Spokeswoman Emily Latimer told FP that Gabbard "felt it was important to meet with a number of individuals and groups, including religious leaders, humanitarian workers, refugees, and government and community leaders."
"Gabbard has long been committed to peace and ending counterproductive, interventionist wars," Latimer added, declining to disclose whether her boss had met with Syrian President Bashar al-Assad.
Gabbard's foreign policy stances — e.g. that Assad should remain in power for so long as the U.S. is battling ISIS — starkly contrasts those of most House Democrats.
"I don't think Assad should be removed," she told CNN's Chris Cuomo in November. "If Assad is removed and overthrown, ISIS, al Qaeda, Al Nustra, these Islamic extremist groups will walk straight in and take over all of Syria . . . they will be even stronger."
The Washington Post called Gabbard "The Democrat that Republicans love and the DNC can’t control." And as The Atlantic notes, she is a favorite of former Breitbart News chairman and current top adviser to isolationist President-elect Donald Trump, Steve Bannon.
Bannon . . . has praised Gabbard’s views on guns — she supports some gun restrictions, but not others; her alignment with Republican senators on Syrian refugees coming to the U.S.; and, of course, Islamist terrorism.

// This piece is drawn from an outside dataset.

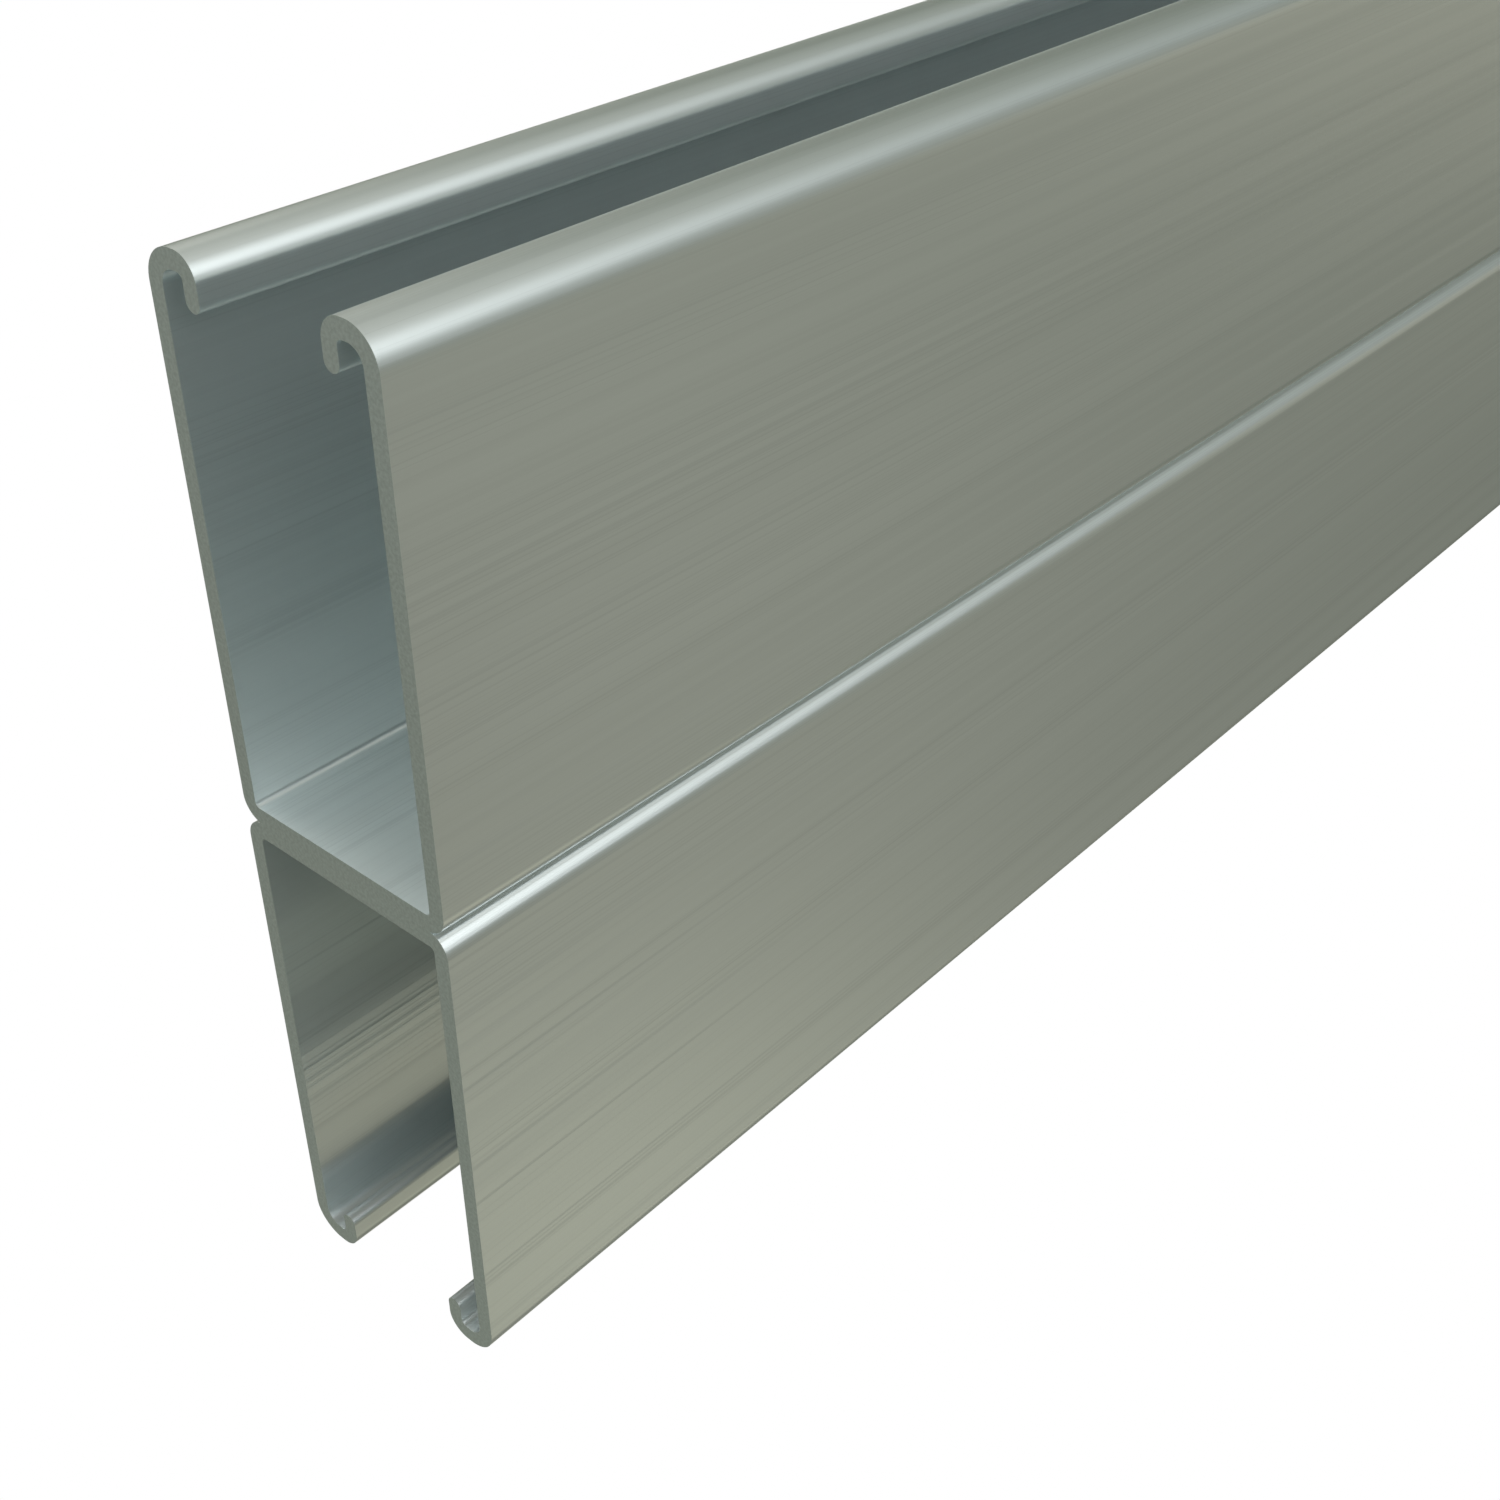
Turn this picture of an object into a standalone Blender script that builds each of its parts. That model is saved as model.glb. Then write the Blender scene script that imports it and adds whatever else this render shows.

Indeed, Gabbard’s name was not among the 169 Democratic lawmakers who wrote to Trump criticizing his hiring of Bannon.
In 2016, Gabbard resigned as vice chair of the Democratic National Committee in order to throw her support behind Bernie Sanders, citing, "my strong belief that we must end the interventionist, regime change policies that have cost us so much."
"This is not just another 'issue.' This is THE issue, and it’s deeply personal to me," she continued in an email to the DNC obtained by Politico. "This is why I’ve decided to resign as vice chair of the DNC so that I can support Bernie Sanders in his efforts to earn the Democratic nomination in the 2016 presidential race."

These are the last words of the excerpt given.